Brooks Slaughter, CFP®,
President and CEO
Richard P. Slaughter Associates Inc.
President and CEO

How do I strengthen my family’s financial ties?
By Brooks SlaughterFamily wealth has its own life cycle. In too many cases, the first generation builds the wealth, the second generation spends it and the third generation must start from scratch to rebuild what should have been a secure family financial legacy. There are, however, ways to stop this common progression. As your family’s first-generation wealth creator, you have the ability, with help from your wealth management advisor, to shape and guide your family’s financial attitudes and priorities.
Teach your children well. You honed your financial and business skills through years of experience. So you cannot expect your children to immediately understand the complexities that took you decades to command.
But you can teach them. How? First, ensure that your children know money is neither good nor evil. It is a tool that requires training and responsibility in its use. Also make sure your children understand that they have the responsibility to teach their own children the same financial lessons they learned from you.
Give up some control. As you know, hands-on learning is a powerful teacher. While it may be difficult for you to let go of your stewardship role, put your heirs in charge of some assets, spending and income production.
Monitor their progress, of course, and help them through difficult decisions, but allow them to make their own mistakes.

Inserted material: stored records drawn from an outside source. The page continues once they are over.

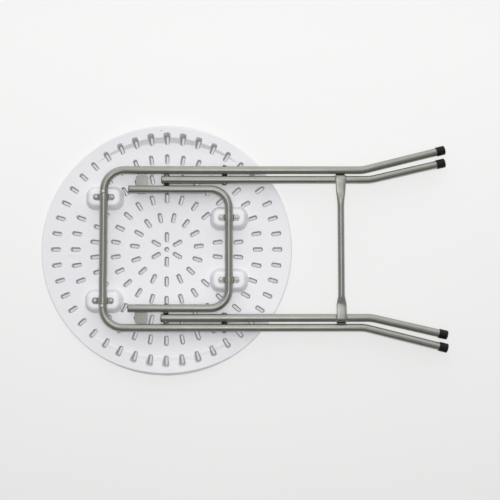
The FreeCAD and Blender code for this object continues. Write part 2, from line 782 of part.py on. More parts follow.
def make_toggle_rivet(label, side):
    """Head outside the inner leg, and a shank that ends just short of the link frame."""
    body = new_body(label)
    outside = size("inner_y") + size("tube_radius")
    add_head(body, outside - size("saddle"), outside + size("head_rise"), size("toggle_head"),
             "outer")
    seat_on_tube(body, "inner_y")
    shank = Drawing(body, "shank", "XY_Plane")
    start = size("link_y") + size("tube_radius") + size("clear_gap")
    end = outside + size("shank_grip")
    shank.chain(((start, 0, None), (start, size("pin_radius"), None),
                 (end, size("pin_radius"), None), (end, 0, None)), closed=True)
    revolve(body, shank, "shank_turned", "H_Axis")
    return across(body, size("toggle_x"), side)


def make_toggle_rivet_end(label, side):
    """The rivet's closed end on the inner side of the link frame's arm."""
    body = new_body(label)
    inside = size("link_y") - size("tube_radius")
    add_head(body, inside - size("tail_rise"), inside + size("saddle") / 2, size("scissor_tail"),
             "inner")
    seat_on_tube(body, "link_y")
    shank = Drawing(body, "shank", "XY_Plane")
    start = inside - size("shank_grip")
    stop = size("link_y") + size("tube_radius") - size("clear_gap")
    shank.chain(((start, 0, None), (start, size("pin_radius"), None),
                 (stop, size("pin_radius"), None), (stop, 0, None)), closed=True)
    revolve(body, shank, "shank_turned", "H_Axis")
    return across(body, size("toggle_x"), side)


def make_washer(label, x, inner, outer, side):
    """A spacing washer that sits round the inner leg and runs flat against the other tube."""
    body = new_body(label)
    bore = size("pin_radius") + size("seat_gap")
    ring = Drawing(body, "section", "XY_Plane")
    ring.chain(((inner, bore, None), (inner, size("washer_radius"), None),
                (outer, size("washer_radius"), None), (outer, bore, None)), closed=True)
    revolve(body, ring, "turned", "H_Axis")
    seat_on_tube(body, "inner_y")
    return across(body, size(x), side)


def make_scissor_washer(label, side):
    face = size("inner_y") + size("tube_radius")
    far = size("outer_y") - size("tube_radius") - size("clear_gap")
    return make_washer(label, "scissor_x", face - size("saddle"), far, side)


def make_toggle_washer(label, side):
    face = size("inner_y") - size("tube_radius")
    near = size("link_y") + size("tube_radius") + size("clear_gap")
    return make_washer(label, "toggle_x", near, face + size("saddle"), side)


def make_bumper(label, side):
    """A spacer on the outer side of an inner leg, beside the brace."""
    body = new_body(label)
    inner = size("inner_y") + size("tube_radius") / 2
    outer = size("outer_y") - size("tube_radius") - size("clear_gap")
    outline = Drawing(body, "outline", "YZ_Plane", inner)
    outline.rectangle(0, 0, size("bumper_length"), size("bumper_rise"), size("bumper_corner"))
    pad(body, outline, "block", outer - inner)
    seat_on_tube(body, "inner_y")
    return across(body, size("brace_x"), side)


def make_stop_plate(label, side):
    """A plate welded under an arm of the link frame. It reaches out under the inner leg."""
    body = new_body(label)
    arm, radius, clear = size("link_y"), size("tube_radius"), size("clear_gap")
    start = arm - radius
    thickness = size("plate_thickness")
    outline = Drawing(body, "outline", "XY_Plane", -radius - clear - thickness)
    outline.rectangle((start + size("plate_reach")) / 2, 0, size("plate_reach") - start,
                      size("plate_length"), size("plate_corner"))
    pad(body, outline, "plate", thickness)
    weld = Drawing(body, "weld", "XY_Plane", -radius - clear)
    weld.rectangle(arm, 0, size("weld_width"), size("weld_length"), size("plate_corner") / 2)
    pad(body, weld, "weld_pad", size("weld_rise"))
    seat_on_tube(body, "link_y")
    return across(body, size("plate_middle"), side)


def brace_ring(index, y, half, rise):
    """An ellipse across the brace at y. It is never quite a circle, which has no longer axis."""
    ring = document.addObject("Part::Ellipse", f"brace_ring_{index}")
    ring.Placement = FreeCAD.Placement(Vector(0, 0, 0), FreeCAD.Rotation(Vector(1, 0, 0), 90))
    bind(ring, "MajorRadius", half)
    bind(ring, "MinorRadius", rise * 0.9999)
    bind(ring, ".Placement.Base.x", size("brace_x"))
    bind(ring, ".Placement.Base.y", y)
    bind(ring, ".Placement.Base.z", size("brace_z"))
    return ring


def rod(name, radius, length, base, axis):
    """A cylinder of that length from its base along an axis."""
    cylinder = document.addObject("Part::Cylinder", name)
    turn = FreeCAD.Rotation(Vector(0, 0, 1), axis)
    cylinder.Placement = FreeCAD.Placement(Vector(0, 0, 0), turn)
    bind(cylinder, "Radius", radius)
    bind(cylinder, "Height", length)
    for letter, measure in zip("xyz", base):
        bind(cylinder, f".Placement.Base.{letter}", measure)
    return cylinder


def make_brace():
    """A tube whose flattened ends are welded over the tops of the inner legs."""
    radius, x, z = size("brace_radius"), size("brace_x"), size("brace_z")
    flat = (size("brace_flat_half"), size("brace_flat_rise"))
    end, start, round_y = size("brace_end_y"), size("brace_flat_y"), size("brace_round_y")
    stations = ((-end, *flat), (-start, *flat), (-round_y, radius, radius), (round_y, radius, radius),
                (start, *flat), (end, *flat))
    rings = [brace_ring(index, *station) for index, station in enumerate(stations, start=1)]
    spans = []
    for index, pair in enumerate(zip(rings, rings[1:]), start=1):
        span = document.addObject("Part::Loft", f"brace_span_{index}")
        span.Sections = list(pair)
        span.Solid = True
        span.Ruled = True
        spans.append(span)
    outside = document.addObject("Part::MultiFuse", "brace_outside")
    outside.Shapes = spans
    wall = size("tube_wall")
    bore = rod("brace_bore", radius - wall, round_y * 2, (x, -round_y, z), Vector(0, 1, 0))
    drain = rod("brace_drain", size("brace_vent"), radius, (x, 0, z), Vector(0, 0, -1))
    reach = flat[0] * 2
    legs = [rod(f"brace_seat_{name}", size("tube_radius"), reach * 2,
                (x - reach, size("inner_y") * side, size("tube_height")), Vector(1, 0, 0))
            for name, side in (("left", 1), ("right", -1))]
    away = document.addObject("Part::MultiFuse", "brace_away")
    away.Shapes = [bore, drain]
    hollow = document.addObject("Part::Cut", "brace_hollow")
    hollow.Base, hollow.Tool = outside, away
    seats = document.addObject("Part::Compound", "brace_seats")
    seats.Links = legs
    brace = document.addObject("Part::Cut", "cross_brace")
    brace.Label = "cross_brace"
    brace.Base, brace.Tool = hollow, seats
    return brace


def make_sub_parts():
    """Every sub-part of the table, each under its own label."""
    screw = make_screw()
    parts = [
        make_tabletop(),
        screws("outer_clip_screws", screw, "outer_hinge", "outer_clip_y"),
        screws("link_clip_screws", screw, "link_hinge", "link_clip_y"),
        make_outer_frame(),
        make_stop_rivets("outer_stop_rivets"),
        make_brace(),
        make_link_frame(),
    ]
    inner_end, link_end = size("inner_end"), size("link_end")
    for name, side in (("left", 1), ("right", -1)):
        parts += [
            make_clip(f"outer_clip_{name}", size("outer_hinge"), size("outer_clip_y") * side),
            make_clip(f"link_clip_{name}", size("link_hinge"), size("link_clip_y") * side),
            make_foot(f"outer_foot_{name}", "outer", side),
            make_inner_leg(f"inner_leg_{name}", side),
            make_foot(f"inner_foot_{name}", "inner", side),
            make_plug(f"inner_leg_plug_{name}", inner_end, "inner_y", side),
            make_bumper(f"leg_bumper_{name}", side),
            make_scissor_rivet(f"scissor_rivet_{name}", side),
            make_scissor_washer(f"scissor_washer_{name}", side),
            make_toggle_rivet(f"toggle_rivet_{name}", side),
            make_toggle_washer(f"toggle_washer_{name}", side),
            make_stop_plate(f"stop_plate_{name}", side),
            make_plug(f"link_plug_{name}", link_end, "link_y", side),
            make_toggle_rivet_end(f"toggle_rivet_end_{name}", side),
        ]
    return parts


def check(parts):
    """Stop if anything in the document failed, or a sub-part has no sound shape."""
    for item in document.Objects:
        if {"Invalid", "Error"} & set(item.State):
            raise RuntimeError(f"{item.Name} failed to compute: {item.State}")
    for part in parts:
        if part.Shape.isNull() or not part.Shape.isValid():
            raise RuntimeError(f"{part.Label} has no valid shape")


def main():
    make_sheet()
    parts = make_sub_parts()
    document.recompute()
    check(parts)
    os.makedirs("parts", exist_ok=True)
    for part in parts:
        part.Shape.exportStep(f"parts/{part.Label}.step")
        box = part.Shape.BoundBox
        print(f"{part.Label:24s} solids {len(part.Shape.Solids)}  volume {part.Shape.Volume:11.1f}"
              f"  x {box.XMin:7.1f} {box.XMax:7.1f}  y {box.YMin:7.1f} {box.YMax:7.1f}"
              f"  z {box.ZMin:6.1f} {box.ZMax:6.1f}")


main()
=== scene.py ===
"""A round folding table, folded flat and lying face down, for Blender.

Shapes are worked out in millimetres in the frame of the CAD model, and become metres when their
mesh is made. Left is +Y, the feet point to +X, and the tabletop's upper face lies on the floor.
"""

import json
import math

import bmesh
import bpy
import numpy as np
from mathutils import Euler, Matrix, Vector
from mathutils.geometry import delaunay_2d_cdt


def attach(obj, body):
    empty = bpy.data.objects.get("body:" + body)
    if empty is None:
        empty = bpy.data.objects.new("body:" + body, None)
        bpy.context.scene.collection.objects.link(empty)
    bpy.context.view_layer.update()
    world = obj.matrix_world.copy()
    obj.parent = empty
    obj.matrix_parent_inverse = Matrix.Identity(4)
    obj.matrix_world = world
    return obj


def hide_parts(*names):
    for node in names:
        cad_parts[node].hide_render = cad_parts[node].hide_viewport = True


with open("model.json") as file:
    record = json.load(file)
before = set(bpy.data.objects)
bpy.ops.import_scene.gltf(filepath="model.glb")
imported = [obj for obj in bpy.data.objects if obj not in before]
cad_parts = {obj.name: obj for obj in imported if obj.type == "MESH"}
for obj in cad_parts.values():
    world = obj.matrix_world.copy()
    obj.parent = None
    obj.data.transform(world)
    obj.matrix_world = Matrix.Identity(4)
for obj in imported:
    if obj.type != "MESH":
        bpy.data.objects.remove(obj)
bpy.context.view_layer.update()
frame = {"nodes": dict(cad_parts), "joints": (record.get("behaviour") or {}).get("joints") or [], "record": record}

MM = 0.001
SIDES = (("left", 1), ("right", -1))

# The crossbars' hinges are where the frame has them. The folded tubes lie at the hinges' height.
hinges = {joint["name"]: [round(c / MM, 3) for c in joint["pos_m"]] for joint in frame["joints"]}
OUTER_HINGE_X, _, TUBE_Z = hinges["outer_leg_fold"]
LINK_HINGE_X = hinges["link_fold"][0]
CLIPS = (("outer_clip", OUTER_HINGE_X, 123.0), ("link_clip", LINK_HINGE_X, 74.0))

# Tabletop: a panel, and a rim that arches above it and has a sloping wall on its inside.
TOP_RADIUS = 300.0
PANEL = 15.0
RIM_TOP = 30.0
ARCH_RADIUS = 975.0
RIM_INNER = 268.5
WALL_RUN = 11.0 / 15.0

# Slots: sizes at the upper face, growth per millimetre towards the underside, and the rings
# that they stand in, as (radius, count).
SLOT_HALF_LENGTH, SLOT_HALF_WIDTH, SLOT_CORNER = 9.5, 2.5, 5.0
SLOT_LEAN = 0.2
SLOT_RINGS = ((29.4, 6), (77.0, 15), (123.3, 22), (172.0, 30), (218.0, 36), (265.0, 44))

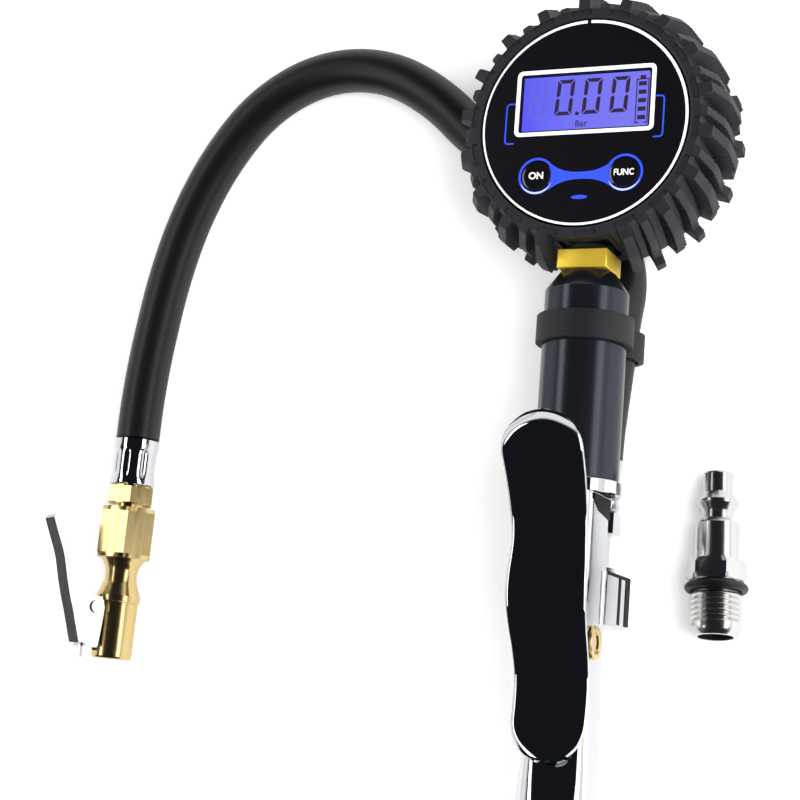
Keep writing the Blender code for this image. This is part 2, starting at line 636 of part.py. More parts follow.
def plug():
    """US-style male quick-connect plug with a 1/4 inch thread and sealing ring, lying on the table."""
    heading, tilt = math.radians(PLUG_HEADING), math.radians(PLUG_TILT)
    along = (math.cos(heading) * math.cos(tilt), math.sin(heading) * math.cos(tilt), math.sin(tilt))
    place = frame(PLUG_TIP, (1, 0, 0), along)
    thread = []
    for k in range(5):
        low = 32.4 + 1.9 * k
        thread += [(6.1, low), (6.8, low + 0.7), (6.8, low + 1.2)]
    profile = [
        (3.5, 0.0), (4.0, 0.5), (4.0, 5.5), (4.6, 6.5), (5.5, 7.8), (5.5, 8.6), (4.1, 10.4), (4.1, 12.6),
        (5.85, 13.9), (5.85, 23.2), (6.6, 23.4), (6.6, 29.1), (5.9, 29.3), (5.9, 32.2), *thread, (6.5, 42.1), (5.7, 43.4),
    ]
    made = turned("inlet_plug", profile, place, "nickel", 24)
    combine(made, hexagon("hex", 14.0, 23.6, 29.0, place, "nickel", 0.0, 1.2), "UNION")
    drill(made, 2.6, -1, 34, place, 16)
    drill(made, 4.6, 32, 45, place, 24)
    ring = [(6.3, 29.6), (7.6, 29.6), (8.2, 30.7), (7.6, 31.8), (6.3, 31.8)]
    ringed("plug_seal", ring, place, "rubber", 28)


def main():
    clear_scene()
    gauge_head()
    stem_and_tube()
    body()
    lever_and_valve()
    tool_end_fitting()
    route, heading = hose_route()
    wire("hose", route, HOSE_R, "rubber", 3)
    chuck(route[-1], heading)
    plug()


main()
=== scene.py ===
"""Looks of the digital tyre inflator: gauge in a tread boot, thumb lever, hose, clip-on chuck and loose plug.

Lengths are in millimetres in the row frame and turn into metres where a mesh is made.
"""

import math

import bmesh
import bpy
import numpy as np
from mathutils import Matrix, Vector


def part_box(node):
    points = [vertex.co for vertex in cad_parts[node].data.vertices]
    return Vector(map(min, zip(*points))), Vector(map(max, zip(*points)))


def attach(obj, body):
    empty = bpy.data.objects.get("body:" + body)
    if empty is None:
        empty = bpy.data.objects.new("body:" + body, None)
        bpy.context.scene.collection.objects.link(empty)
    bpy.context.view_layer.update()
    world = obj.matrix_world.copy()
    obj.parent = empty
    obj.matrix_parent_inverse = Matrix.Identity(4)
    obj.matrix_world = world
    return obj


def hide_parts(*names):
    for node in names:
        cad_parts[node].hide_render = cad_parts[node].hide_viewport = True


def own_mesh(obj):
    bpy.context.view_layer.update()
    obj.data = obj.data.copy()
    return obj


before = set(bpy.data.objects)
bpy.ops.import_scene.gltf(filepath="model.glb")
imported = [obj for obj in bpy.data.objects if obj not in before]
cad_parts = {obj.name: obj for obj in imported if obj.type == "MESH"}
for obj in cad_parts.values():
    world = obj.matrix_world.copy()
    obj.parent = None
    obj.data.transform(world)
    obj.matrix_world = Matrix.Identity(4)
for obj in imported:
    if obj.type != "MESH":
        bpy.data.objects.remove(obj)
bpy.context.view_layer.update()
MM = 0.001
AXIS_Z = 27.6
GAUGE_Y = 127.75


# ---------------------------------------------------------------- places

def place(origin, x_axis, z_axis):
    """Matrix from local to row millimetres, given where local X and Z point."""
    z = Vector(z_axis).normalized()
    x = Vector(x_axis)
    x = (x - z * x.dot(z)).normalized()
    turn = Matrix((x, z.cross(x), z)).transposed().to_4x4()
    return Matrix.Translation(origin) @ turn


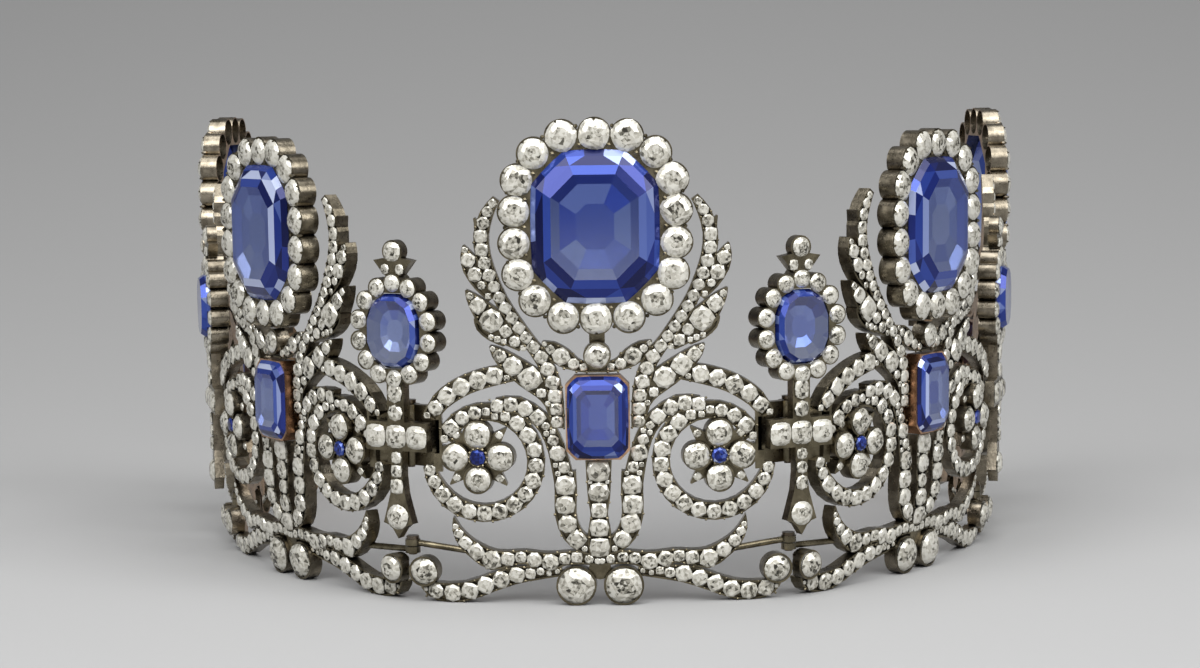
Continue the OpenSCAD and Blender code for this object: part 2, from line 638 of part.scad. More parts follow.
for (p = PANELS) {
    at_panel(p) frame_of(p);
    at_panel(p) halo(row_of(p));
    at_panel(p) rect_collet();
    at_panel(p) big_sapphire(row_of(p));
    at_panel(p) rect_sapphire();
    at_panel(p) flower_sapphires();
    at_panel(p) halo_diamonds(row_of(p));
    at_panel(p) panel_diamonds();
}
for (h = HINGES) {
    at_hinge(h) finial(half_turn_of(h));
    at_hinge(h) oval_sapphire();
    at_hinge(h) finial_diamonds();
    at_hinge(h) hinge_pin();
}
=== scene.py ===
import math
import random

import bmesh
import bpy
from mathutils import Matrix, Vector


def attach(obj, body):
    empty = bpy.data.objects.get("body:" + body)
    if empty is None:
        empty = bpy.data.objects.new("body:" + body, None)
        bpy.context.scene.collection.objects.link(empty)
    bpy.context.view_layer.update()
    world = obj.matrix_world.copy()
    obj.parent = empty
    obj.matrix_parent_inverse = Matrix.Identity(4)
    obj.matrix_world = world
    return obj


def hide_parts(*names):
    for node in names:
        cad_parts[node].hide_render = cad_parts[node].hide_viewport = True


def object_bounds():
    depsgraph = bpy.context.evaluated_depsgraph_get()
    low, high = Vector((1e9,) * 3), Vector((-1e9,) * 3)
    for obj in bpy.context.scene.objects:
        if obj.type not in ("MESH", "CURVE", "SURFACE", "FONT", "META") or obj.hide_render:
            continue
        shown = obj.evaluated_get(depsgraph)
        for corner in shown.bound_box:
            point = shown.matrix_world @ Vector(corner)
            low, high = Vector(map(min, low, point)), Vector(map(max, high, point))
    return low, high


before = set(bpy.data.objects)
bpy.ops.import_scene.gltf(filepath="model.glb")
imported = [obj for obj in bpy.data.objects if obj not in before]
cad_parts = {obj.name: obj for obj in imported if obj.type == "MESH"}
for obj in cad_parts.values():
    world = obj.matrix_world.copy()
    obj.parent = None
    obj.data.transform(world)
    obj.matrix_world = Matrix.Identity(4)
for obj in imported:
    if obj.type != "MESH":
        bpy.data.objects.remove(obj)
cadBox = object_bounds()
mm = 0.001

# The crown's plan in mm: five curved openwork panels in a chain, hinged to each other. A panel is bent to the
# radius of its wall, made of flat strips, and leans in towards its foot by the flare
plan = {"wallR": 85.6, "halfSpan": 23.5, "frontTurn": 53.3, "rearTurn": 42.7, "panelH": 48, "flare": 1.96,
        "flareH": 25, "strips": 6, "stripEdge": 24.5, "leanRows": (1, 0.42, -0.02), "tableOut": 3.1}
panelNames = ("front", "left", "right", "rear_left", "rear_right")
hingeNames = ("left", "right", "rear_left", "rear_right")


def bow(u):
    return plan["wallR"] - math.sqrt(plan["wallR"] ** 2 - u * u)


def lean(z):
    return plan["flare"] * (1 - z / plan["flareH"]) ** 2 if z < plan["flareH"] else 0


def face(u, z):
    return -bow(u) - lean(z)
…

A good option for on-the-job training is a family foundation. Family members can be involved in the management of assets and distribution of grants. This will facilitate conversations about personal priorities, the strategic direction of the foundation and the sustainability of the assets.
The foundation discussions then can flow naturally to how these ideas apply to the family’s business and wealth management.
Accept and encourage help. Make sure that your heirs understand that they, like you before them, should seek professional help.
Introduce them to your wealth management team. Teach them how you initially picked your advisors and how you continually assess their performance to ensure they are working in your, and the family’s, best interests.
Restructure assets and leverage. Managing complex capital intensive assets and high amounts of leverage takes increased skill and experience.
Allow new family stewards to “ease their way in” with income-producing assets and less leverage. Your wealth management advisor can help you with this important transition.
Communicate with everyone. While your focus rightfully is on your heirs, remember to engage your most important partner: your spouse.
A wife or husband may have different attitudes about transferring wealth to the next generation. There may be worries about the spouse’s own future well-being and how it fits into the long-term plan. Do not let these often unspoken fears fester. Make sure you and your spouse are on the same page.
Similarly, acknowledge family dynamics. Do not be afraid to treat different family members differently. Some children might not have any interest in, or the skills necessary to, run the family business. Others might not want to manage significant wealth.
Do not assume or presume. Discuss your decisions frankly and thoroughly with each family member, preferably with a trusted advisor present, to ensure everyone understands the generational moves you want to make.
Finally, do not delay these discussions and the educational process until your children or grandchildren are “ready.” Start now so that you can ensure your family’s wealth will continue to grow, with its legacy protected for many more generations.